• **DATASET SECTION**:
»»

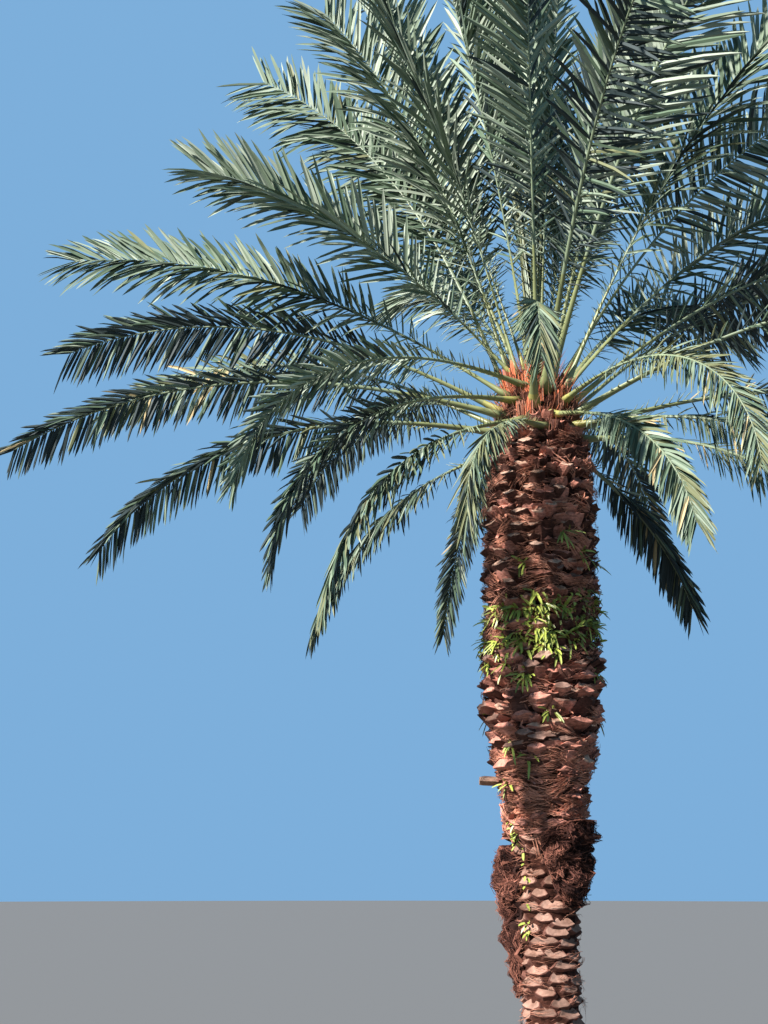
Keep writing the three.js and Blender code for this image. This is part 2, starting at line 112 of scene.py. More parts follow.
# Fronds in plain view, by their order: heading, rise, bow, length and twist
KNOWN_FRONDS = {
    0: (350, 0, 92, 2.45, 50), 1: (137, 0, 62, 2.6, -40), 2: (241, -4, 93, 1.4, 20),
    3: (39, -25, 42, 1.6, -30), 4: (194, 7, 64, 2.95, 55), 5: (330, -2, 68, 2.7, 50),
    7: (231, -16, 60, 2.4, 30), 8: (10, 18, 60, 3.8, -55), 9: (160, 32, 55, 3.7, -60),
    10: (305, -12, 64, 1.8, 35), 12: (190, 14, 48, 3.4, 60), 15: (272, 38, 118, 1.9, -15),
    16: (35, 42, 42, 3.8, -50), 17: (184, 30, 52, 3.2, 55), 18: (307, 13, 98, 2.25, 40),
    20: (220, -4, 80, 2.5, 35), 22: (155, 70, 36, 4.0, -65), 25: (182, 35, 38, 3.35, -60),
    26: (348, 66, 32, 3.8, 60), 28: (214, 11, 88, 2.55, 40), 29: (20, 51, 45, 3.8, 60),
    30: (168, 76, 24, 3.6, -60), 33: (198, 47, 38, 2.6, -65), 34: (3, 60, 48, 3.8, -60),
    38: (190, 76, 14, 3.7, -50), 40: (115, 82, 10, 3.7, -20), 42: (20, 84, 40, 3.7, -45),
    43: (150, 72, 12, 3.8, 45), 45: (88, 84, 8, 3.6, 15),
}
TWIST = 42
TWISTED_BY = 0.5
STALK_DEPTH = 0.55
RIB_WIDTH = [(0, 1.25), (0.06, 0.8), (0.2, 0.44), (0.6, 0.2), (1, 0.08)]  # slimmer than the solids'
LEAFLET_SIZE = [(0, 0.35), (0.12, 0.6), (0.3, 1), (0.85, 0.98), (1, 0.78)]
POISE_PER_BOW = 1 / 3
LEAFLET_BY_POISE = [(-15, 0.52), (5, 0.58), (15, 0.72), (25, 0.98), (45, 1.08), (90, 1.12)]
LEAFLET_LEAN = [(0, 60), (0.3, 50), (0.8, 42), (1, 34)]
LEAFLET_SAG = 0.1
LEAFLET_HANG = [(0, 0.75), (0.3, 0.5), (0.6, 0.15), (1, 0)]
HANG_BOW = 80
HANG_SPAN = 40
HANG_EASED = 0.5
RANK_SPREAD = 18
SPEARS = [
    {"heading": 30, "lean": 3, "length": 2.5},
    {"heading": 160, "lean": 5, "length": 2.05},
    {"heading": 275, "lean": 6, "length": 1.65},
]
SPEAR_FOOT = 5.06
SPEAR_WIDTH = 0.058
SPEAR_TAPER = 0.86  # share of its width that a closed leaf loses towards its tip
SPEAR_TAPER_POWER = 1.6
SPEAR_LEAFLETS = 90  # folded leaflets of a closed leaf
SPEAR_SUNK = 0.04  # how deep its core stands in the heart


# Settings

def colour(code):
    """Linear colour with full alpha of a plain six-digit hex code."""
    shades = [int(code[i:i + 2], 16) / 255 for i in (0, 2, 4)]
    return tuple(s / 12.92 if s <= 0.04045 else ((s + 0.055) / 1.055) ** 2.4 for s in shades) + (1.0,)


def size_property(name, description, default, low=0.0, high=10.0):
    return bpy.props.FloatProperty(
        name=name, description=description, default=default, min=low, max=high,
        subtype="DISTANCE", unit="LENGTH",
    )


def angle_property(name, description, degrees):
    return bpy.props.FloatProperty(
        name=name, description=description, default=math.radians(degrees), subtype="ANGLE", unit="ROTATION",
    )


def count_property(name, description, default, low, high):
    return bpy.props.IntProperty(
        name=name, description=description, default=default, min=low, max=high,
    )


def colour_property(name, description, code):
    return bpy.props.FloatVectorProperty(
        name=name, description=description, default=colour(code), size=4, min=0, max=1, subtype="COLOR",
    )


class PalmTrunkSettings(bpy.types.PropertyGroup):
    """Sizes of the trunk's bark, leaf bases and fibre"""

    bark_columns: count_property("Bark columns", "Points round the bark", 144, 24, 256)
    bases_round: count_property("Bases round", "Old leaf bases side by side round the trunk", 16, 8, 40)
    base_row: size_property("Base row", "Height between rows of old leaf bases", 0.062, 0.03)
    scar_width: size_property("Scar width", "Width of a trimmed leaf scar", 0.16, 0.05)
    scar_row: size_property("Scar row", "Height between rows of trimmed scars", 0.07, 0.03)
    trunk_fibre: count_property("Fibres", "Loose fibres on the shaggy trunk", 6400, 0, 7400)
    matted_fibre: count_property("Matted fibres", "Fibres round the lowest shaggy part", 3600, 0, 7000)
    scar_fibre: count_property("Fibres on scars", "Thin fibres over the trimmed scars", 900, 0, 4000)
    flakes: count_property("Flakes", "Frayed flakes between the old leaf bases", 2000, 0, 8000)
    roots: count_property("Roots", "Root strands over each mat", 2300, 0, 4000)


class PalmCrownSettings(bpy.types.PropertyGroup):
    """Sizes of the fronds and their leaflets"""

    leaflets_a_side: count_property("Leaflets a side", "Leaflets on each side of a frond", 132, 20, 160)
    leaflet_length: size_property("Leaflet length", "Length of the longest leaflets", 0.48, 0.05)
    leaflet_width: size_property("Leaflet width", "Width of the widest leaflets", 0.029, 0.005)
    rib_steps: count_property("Rib steps", "Steps along a frond's rib", 36, 12, 96)
    spines_a_side: count_property("Spines a side", "Spines on each side of a leaf stalk", 9, 0, 30)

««

Extract every line that has the string "part" in it.

• **SOLVED EXERCISE**:
Keep writing the three.js and Blender code for this image. This is part 2, starting at line 112 of scene.py. More parts follow.
    matted_fibre: count_property("Matted fibres", "Fibres round the lowest shaggy part", 3600, 0, 7000)